The question is completely general. You want to compute an expectation of an arbitrary function where neither $P$ nor $f$ are described. Often, solving a very general problem is harder than solving a more specific problem; providing detail about what you want to do and how the proposed procedure fits into it could make the answer more tractable.
In general, estimating posterior distributions is challenging. It becomes more challenging when estimating very many parameters and highly multimodal and non-identified likelihoods, such as neural networks. Bayesian inference tools exist to estimate posterior distributions, but it's not clear from the question whether you are using them at all, or if you are conflating them with SGD.
You describe SGD as "sampling parameters," which is not what SGD is. SGD does not generate random deviates from a desired target distribution. SGD is an optimization algorithm. The purpose of SGD is to adjust parameters $\theta$ so that some loss achieves a local minimum. When the SGD loss is a negative likelihood, then it is analogous to a maximum likelihood estimator; both are point estimates of parameters given a dataset and a model specification.

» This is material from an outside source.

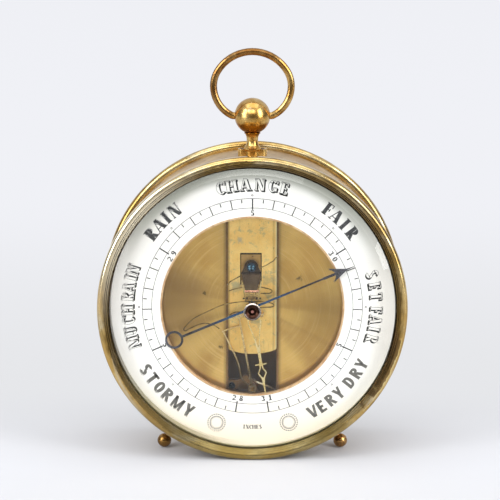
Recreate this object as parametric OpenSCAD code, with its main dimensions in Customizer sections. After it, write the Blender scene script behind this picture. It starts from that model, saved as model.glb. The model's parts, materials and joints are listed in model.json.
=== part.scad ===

Bayesian neural networks are a specialized topic in their own right. It's possible that this is what you're after, since you're using a neural network and desire estimates of distributions over $\theta$. If you are asking about Bayesian neural networks, then this question is very broad and would benefit from an explanation of what you know and what you would like to find out.
It's possible that you have some specialized procedure in mind that resolves these inconsistencies and ambiguities. If so, you should edit your question to describe them.